Must every subset of $\mathbb R$ contain $2$ homeomorphic distinct open sets?
Solution 1:
Such subsets of the line do exist. This explicitly follows from the proof of Theorem $2$ of Brian M. Scott, On the existence of totally inhomogeneous spaces [PDF], Proc. Amer. Math. Soc. $\mathbf{51}$ $(1975)$, pp. $489$-$493$, since the space $[0,1]$ with the usual topology satisfies the hypotheses of that theorem. Indeed, the proof shows that there is a pairwise disjoint, pairwise non-homeomorphic family of $\mathfrak{c}=2^\omega$ such sets, each of which is dense in $[0,1]$. They are constructed (very non-constructively!) by transfinite recursion.

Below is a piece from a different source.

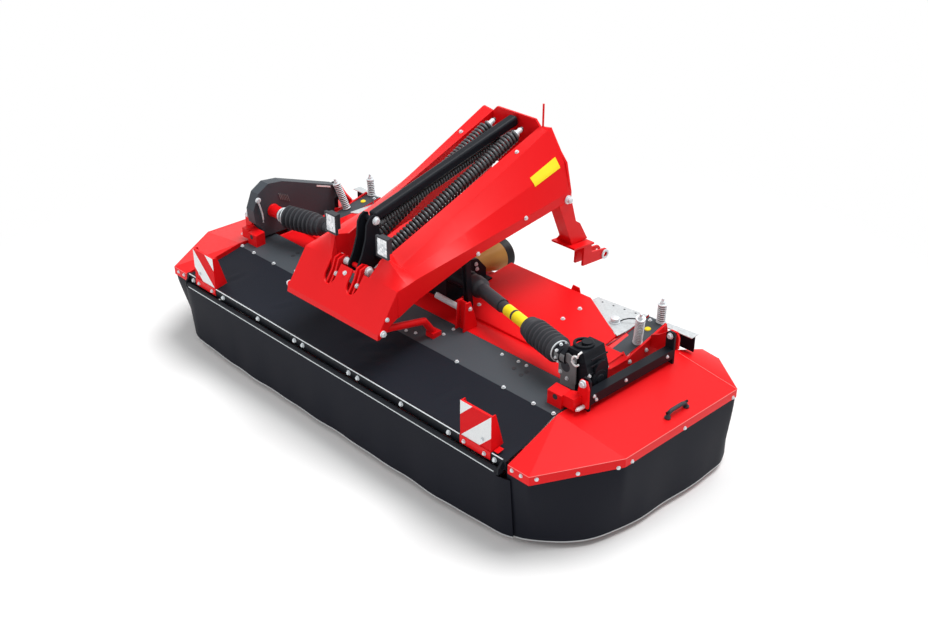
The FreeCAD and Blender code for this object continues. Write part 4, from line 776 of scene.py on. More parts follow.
# %% A small shape kit
class Shape:
    """Gathers closed forms in one mesh. A point is (across, place, height) in millimetres,
    mirrored where side is -1, or a vector in metres that is taken as it is."""

    def __init__(self, side=1):
        self.bm = bmesh.new()
        self.side = side

    def at(self, point):
        if isinstance(point, Vector):
            return point
        across, place, height = point
        return spot(self.side * across, place, height)

    def turned(self, start, end, profile, sides=24, hollow=False):
        """A form turned about the line from start towards end. Profile: (distance, radius)
        in millimetres. A hollow one closes its profile on itself and keeps its bore open."""
        start = self.at(start)
        along = (self.at(end) - start).normalized()
        turn = along.to_track_quat("Z", "X").to_matrix()
        add_skin(self.bm, [add_ring(self.bm, start + along * distance * MM, turn, radius * MM,
                                    sides) for distance, radius in profile], hollow)
        return self

    def rod(self, start, end, radius, sides=16):
        length = (self.at(end) - self.at(start)).length / MM
        return self.turned(start, end, ((0, radius), (length, radius)), sides)

    def wire(self, points, radius, sides=10):
        """A round bar through points, with closed ends."""
        points = [self.at(point) for point in points]
        rings = []
        for index, point in enumerate(points):
            along = points[min(index + 1, len(points) - 1)] - points[max(index - 1, 0)]
            turn = along.to_track_quat("Z", "X").to_matrix()
            rings.append(add_ring(self.bm, point, turn, radius * MM, sides))
        add_skin(self.bm, rings)
        return self

    def slab(self, corners, depth):
        """A flat polygon pushed along a depth in millimetres, which isn't mirrored."""
        low = [self.bm.verts.new(self.at(corner)) for corner in corners]
        high = [self.bm.verts.new(vertex.co + Vector(depth) * MM) for vertex in low]
        add_skin(self.bm, [low, high])
        return self

    def block(self, low, high):
        """An upright box between two opposite corners."""
        (left, front, foot), (right, back, top) = low, high
        return self.slab([(across, front, height) for across, height in
                          ((left, foot), (right, foot), (right, top), (left, top))],
                         (0, back - front, 0))

    def mesh(self, width=0.0):
        """The finished mesh, with its edges rounded by a width in millimetres."""
        bmesh.ops.recalc_face_normals(self.bm, faces=self.bm.faces)
        mesh = bpy.data.meshes.new("shape")
        self.bm.to_mesh(mesh)
        self.bm.free()
        return softened(mesh, width)


print("shape kit ready")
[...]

Added: In the case $X=[0,1]$ the argument in the paper actually produces a family $\{R_\xi:\xi<2^\omega\}$ of pairwise disjoint, dense subspaces of $X$ such that if $\xi\le\eta<2^\omega$, $U$ is a non-empty open subset of $R_\xi$, and $V$ is a non-empty open subset of $R_\eta$, then $U$ and $V$ are not homeomorphic. Here I’ll simplify the argument slightly to produce a single such set.
Let $\mathscr{C}$ be the set of continuous partial functions from $X$ to $X$. Say the $f\in\mathscr{C}$ is a displacement if there is an $A\subseteq\operatorname{dom}f$ of cardinality $2^\omega$ such that $A\cap f[A]=\varnothing$. Let
$$\mathscr{C}_0=\{f\in\mathscr{C}:f\text{ is a displacement and }\operatorname{dom}f\text{ is a }G_\delta\}\;;$$
then $|\mathscr{C}_0|=2^\omega$, since $X$ has only $2^\omega$ $G_\delta$ subsets and is hereditarily separable, so we can index $\mathscr{C}_0=\{f_\xi:\xi<2^\omega\}$. By a standard result (e.g., Theorem $\mathbf{4.3.20}$ in Engelking’s General Topology) each displacement in $\mathscr{C}$ can be extended to an element of $\mathscr{C}_0$.
Let $\mathscr{K}$ be the family of compact subsets of $X$ of cardinality $2^\omega$; $|\mathscr{K}|=2^\omega$, so we can let $\mathscr{K}=\{K_\xi:\xi<2^\omega\}$ be an enumeration of $\mathscr{K}$. Let $D=\{d_\xi:\xi<2^\omega\}$ be an enumeration of $2^\omega\times2^\omega$, and let $\tau=\{U_\xi:\xi<2^\omega\}$ enumerate the topology $\tau$ of $X$.
Suppose that $\eta<2^\omega$, and points $p_\xi,q_\xi,z_\xi\in X$ have been chosen for $\xi<\eta$, and let $d_\eta=\langle\alpha,\beta\rangle$. Let $A_\eta=\{p_\xi:\xi<\eta\}\cup\{q_\xi:\xi<\eta\}\cup\{z_\xi:\xi<\eta\}$. Choose $p_\eta\in(\operatorname{dom}f_\alpha)\setminus A_\eta$ such that $f_\alpha(p_\eta)\ne p_\eta$, and if possible such that $p_\eta\in U_\beta$. Let $q_\eta=f_\alpha(p_\eta)$, and let $z_\eta\in K_\alpha\setminus\{p_\eta,q_\eta\}$. This is always possible, since $f_\alpha\in\mathscr{C}_0$, and $|K_\alpha|=2^\omega$. Let $R=\{p_\xi:\xi<2^\omega\}\cup\{z_\xi:\xi<2^\omega\}$; clearly $|R_\eta|=2^\omega$.
Suppose that $V,W\in\tau$, $\varnothing\ne V\cap R\ne W\cap R\ne\varnothing$; we want to show that $V\cap R$ and $W\cap R$ are not homeomorphic, so suppose that $h:V\cap R\to W\cap R$ is a homeomorphism. Replacing $h$ by $h^{-1}$ if necessary, we may assume that $(V\cap R)\setminus(W\cap R)\ne\varnothing$. Fix $x\in(V\cap R)\setminus(W\cap R)$; then $h(x)\ne x$, so there are disjoint $U,G\in\tau$ such that $x\in U\subseteq V$, $h(x)\in G\subseteq W$, and $h[U\cap R]=G\cap R$. $|U\cap R|=2^\omega$, so $h$ is a displacement, and there is an $\alpha<2^\omega$ such that $h=f_\alpha\upharpoonright(V\cap R)$. $U=U_\beta$ for some $\beta<2^\omega$, and there is a $\xi<2^\omega$ such that $d_\xi=\langle\alpha,\beta\rangle$. But then $p_\xi\in U_\beta\cap R\subseteq V\cap R$, so $h(p_\xi)\in W\cap R$, but $h(p_\xi)=f_\alpha(p_\xi)=q_\xi\notin R$. This contradiction shows that no such homeomorphism $h$ can exist.